2021-06-13 Thread Ayub Khan
Ranier,

I did the MTU change and it did seem to bring down the clientWrite waits to
half.

The change I did was to enable ICMP to have Destination Unreachable
fragmentation needed and DF set

"When there is a difference in the MTU size in the network between two
hosts, first make sure that your network settings don't block path MTU
discovery (PMTUD). PMTUD enables the receiving host to respond to the
originating host with the following ICMP message: Destination Unreachable:
fragmentation needed and DF set (ICMP Type 3, Code 4). This message
instructs the originating host to use the lowest MTU size along the network
path to resend the request. "

https://docs.aws.amazon.com/redshift/latest/mgmt/connecting-drop-issues.html



Vijay,

Below is the pgbench result which was executed from the remote instance
pointing to RDS

postgres@localhost:/archive$ pgbench -h pg-cluster -p 5432 -U testuser -c
50 -j 2 -P 60 -T 600 testdb -f /archive/test.sql
starting vacuum...pgbench: error: ERROR:  relation "pgbench_branches" does
not exist
pgbench: (ignoring this error and continuing anyway)
pgbench: error: ERROR:  relation "pgbench_tellers" does not exist
pgbench: (ignoring this error and continuing anyway)
pgbench: error: ERROR:  relation "pgbench_history" does not exist
pgbench: (ignoring this error and continuing anyway)
end.
progress: 60.0 s, 18.3 tps, lat 2631.655 ms stddev 293.592
progress: 120.0 s, 19.6 tps, lat 2533.271 ms stddev 223.722
progress: 180.0 s, 20.3 tps, lat 2446.050 ms stddev 158.397
progress: 240.1 s, 19.2 tps, lat 2575.506 ms stddev 292.418
progress: 300.0 s, 20.0 tps, lat 2482.908 ms stddev 181.770
progress: 360.0 s, 22.1 tps, lat 2245.147 ms stddev 110.855
progress: 420.0 s, 20.7 tps, lat 2397.270 ms stddev 289.324
progress: 480.0 s, 18.8 tps, lat 2625.595 ms stddev 240.250
progress: 540.0 s, 20.1 tps, lat 2467.336 ms stddev 133.121
progress: 600.0 s, 20.2 tps, lat 2455.824 ms stddev 137.976
transaction type: /archive/test.sql
scaling factor: 1
query mode: simple
number of clients: 50
number of threads: 2
duration: 600 s
number of transactions actually processed: 12007
latency average = 2480.042 ms
latency stddev = 242.243 ms
tps = 19.955602 (including connections establishing)
tps = 19.955890 (excluding connections establishing)

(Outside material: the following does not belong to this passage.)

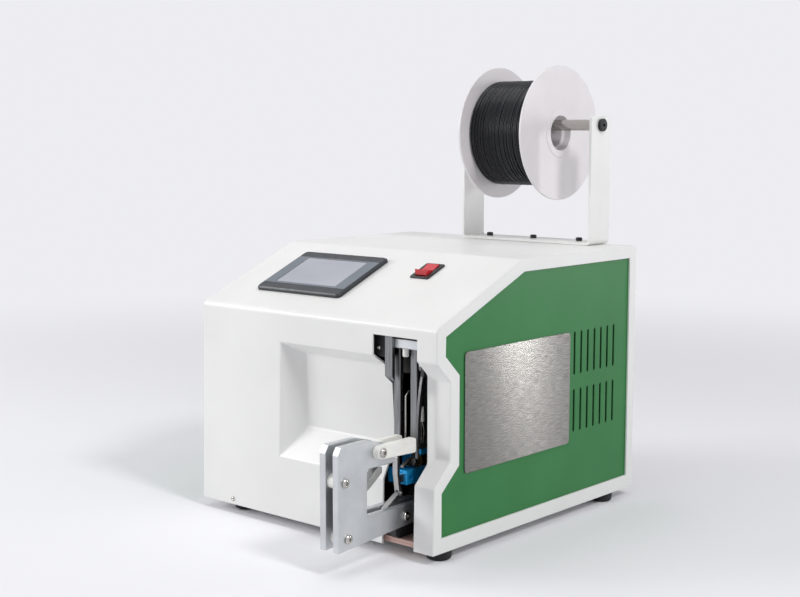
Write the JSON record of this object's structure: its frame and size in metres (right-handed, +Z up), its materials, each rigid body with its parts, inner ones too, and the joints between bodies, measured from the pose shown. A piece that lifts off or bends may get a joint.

On Wed, Jun 9, 2021 at 5:47 PM Ayub Khan  wrote:

> attached is the screenshot of RDS performance insights for AWS and it
> shows high waiting client writes. The api performance is slow. I read that
> this might be due to IOPS on RDS. However we have 80k IOPS on this test
> RDS.
>
> Below is the query which is being load tested
>
> SELECT
>
>a.menu_item_id,
>a.menu_item_name,
>a.menu_item_category_id,
>b.menu_item_category_desc,
>c.menu_item_variant_id,
>c.menu_item_variant_type_id,
>c.price,
>c.size_id,
>c.parent_menu_item_variant_id,
>d.menu_item_variant_type_desc,
>e.size_desc,
>f.currency_code,
>a.image,
>a.mark_id,
>m.mark_name
>
>  FROM .menu_item_category AS b, .menu_item_variant AS
> c,
>.menu_item_variant_type AS d, .item_size AS e,
> .restaurant AS f,
>.menu_item AS a
>
>LEFT OUTER JOIN .mark AS m
>  ON (a.mark_id = m.mark_id)
>
>  WHERE a.menu_item_category_id =
> b.menu_item_category_id AND a.menu_item_id = c.menu_item_id AND
>c.menu_item_variant_type_id =
> d.menu_item_variant_type_id AND d.is_hidden = 'false' AND
>c.size_id = e.size_id AND a.restaurant_id =
> f.restaurant_id AND f.restaurant_id = 1528 AND
>(a.menu_item_category_id = NULL OR NULL IS NULL)
>
>AND c.menu_item_variant_id = (SELECT
> min(menu_item_variant_id)
>  FROM
> .menu_item_variant
>  WHERE
> menu_item_id = a.menu_item_id AND deleted = 'N'
>  LIMIT 1) AND
> a.active = 'Y'
>AND (CONCAT_WS('', ',', a.hidden_branch_ids,
> ',') NOT LIKE CONCAT_WS('', '%,4191,%') OR
> NULL IS NULL)
>AND .is_menu_item_available(a.menu_item_id, 'Y') = 'Y'
>
>ORDER BY a.row_order, menu_item_id;
>
> --Ayub
>


-- 

Sun Certified Enterprise Architect 1.5
Sun Certified Java Programmer 1.4
Microsoft Certified Systems Engineer 2000
http://in.linkedin.com/pub/ayub-khan/a/811/b81
mobile:+966-502674604

Re: waiting for client write

2021-06-13 Thread Vijaykumar Jain
thanks.

>latency average = 2480.042 ms

that latency is pretty high, even after changing the mtu ? for a query that
takes 5ms to run (from your explain analyze above) and returns a few 100
rows.

so it does look like a network latency, but it seems strange when you said
the same query from the same ec2 host ran fast against oracle compared to
postgres RDS.
So oracle and RDS on vms with separate mtu  setting ?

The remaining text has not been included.